The first thing anyone usually notices when entering Yokohama’s famous Chinatown is always the food. There are restaurants, food stores, street stalls and signs advertising food just about everywhere. After a good deal of food thinking, the second thing most people notice is the fact that they are completely lost. Chinatown is not big, you can walk across it in a few minutes but still people invariably find themselves lost and have no idea how to return to where they came from or how to find their bearings once they exit the Chinatown area. It happens to me every single time I visit and it gives a sort of strange pleasurable “spatial slip” where it really feels like I have just entered a different reality. Exiting the area dumps me back into the normal world, with the addition that I am always completely lost. It is fun but slightly disturbing.
Looking at the map of Chinatown easily explains the phenomena though. While all streets in Yokohama are roughly parallel to the shoreline, the streets in Chinatown are all at a very confusing 45 degree angle to the rest of the city. Some people attribute this to Feng Shui being applied in the original town planning by the Chinese who lived here but this is just an urban myth as the town streets were laid out before there were any Chinese people nor any Feng Shui anywhere near Yokohama. In reality the reason is a little more complicated, but mostly due to the fact that this part of Yokohama is built on reclaimed land. The area between Chinatown and the shoreline was once a long narrow lick of land made up of river deposits. This area was picked as a good place to house foreigners and to minimize their contact with the rest of the Yokohama more towards the mainland. But on one speck of land between the mainland, the bay and the Horikawa river there was the small village of Yokohama-Nitta which had plots of land and rice fields already laid out parallel to the meandering Horikawa river (which is still around but now locked in place). When the Shogun government wanted this piece of land for foreign use exclusively he ordered the residents to leave and paid them according to the amount of land they gave up. Hence the old footpaths and plots were kept intact (to make payment of compensation easier) and by the time the Chinese had settled there it was too late to change the street pattern. In time the inland bay was reclaimed and the straight street pattern that makes Yokohama so different from Tokyo had developed around Chinatown. You can see it on the map at the end of the post. I love that when I walk on the streets of Chinatown I am still following the footpaths laid out by the original rice farmers of Yokohama-Nitta village, many hundreds of years ago.

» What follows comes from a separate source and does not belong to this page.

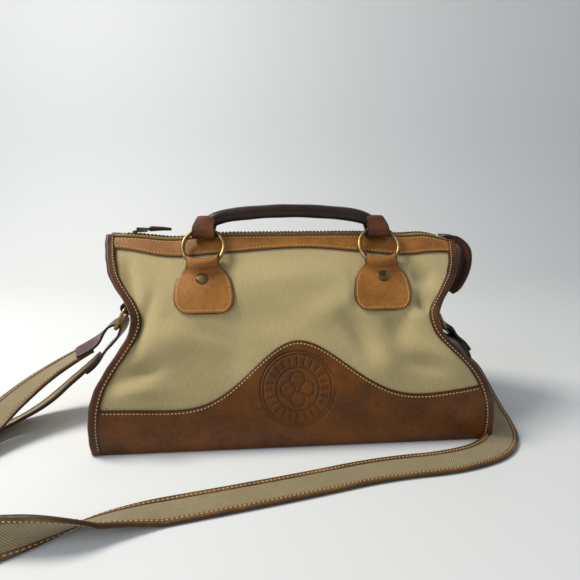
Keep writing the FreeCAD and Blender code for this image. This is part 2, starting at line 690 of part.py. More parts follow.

Although most of the original Chinese who settled here were from the Guangzhou (Canton) area, these days there are all sorts Chinese and Taiwanese people, as you can see in the flags and menus of these photos. While walking around I stopped to get one the most famous Chinese dishes of the area, the “nikuman” which is a soft steamed bun with meat filling. You can get them in any convenience store in Japan but the ones here are supposed to be better! And of course, the must have of any China Town, the peking duck show window! If you are into Chinese food you will love the Chukagai (中華街, Chinatown).